Con apenas 20 años, llegó a París sin un franco en el bolsillo, pero con conejos y perdices cazadas como única moneda. A fuerza de palabras, pasiones y locuras, se volvió uno de los escritores más prolíficos de todos los tiempos: 647 obras, 500 amantes, una vida que parecía una novela de capa y espada.
Vivió amando y comiendo con igual intensidad. Escribía mientras se vestía, dictaba en la carroza, mientras recibía visitas, y a veces incluso mientras dormía. Fundó la primera “fábrica de novelas” y no se avergonzaba de usar colaboradores. Fue un genio que convirtió la literatura en espectáculo, y su vida en mito.

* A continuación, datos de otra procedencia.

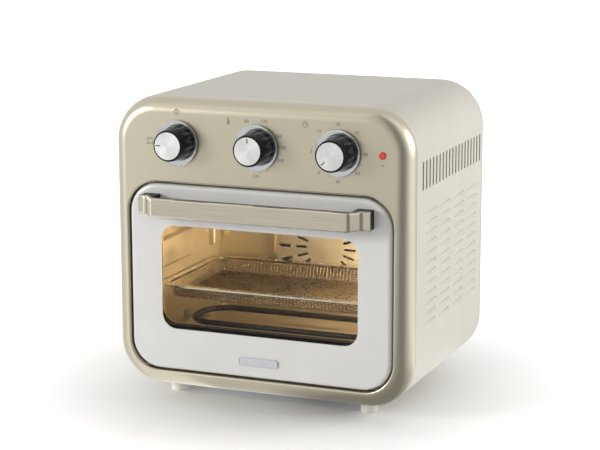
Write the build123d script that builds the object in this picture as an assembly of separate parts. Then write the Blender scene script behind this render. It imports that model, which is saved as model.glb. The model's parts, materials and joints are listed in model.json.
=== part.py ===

Sus romances escandalizaron, su cocina maravilló, su voz llenó teatros y calles. Se enamoró del pueblo judío con tal fervor que defendió su derecho a una patria cuando aún nadie lo hacía. Se casó con una mujer judía y escribió cartas que aún resuenan con fuerza moral y espiritual.
Cuando murió, su hijo —también escritor, aunque más melancólico— le dedicó cada día un saludo:
«Bonjour, papa», le decía a la estatua.
Porque no se puede odiar al viento que te empuja al vuelo, aunque a veces te arrastre.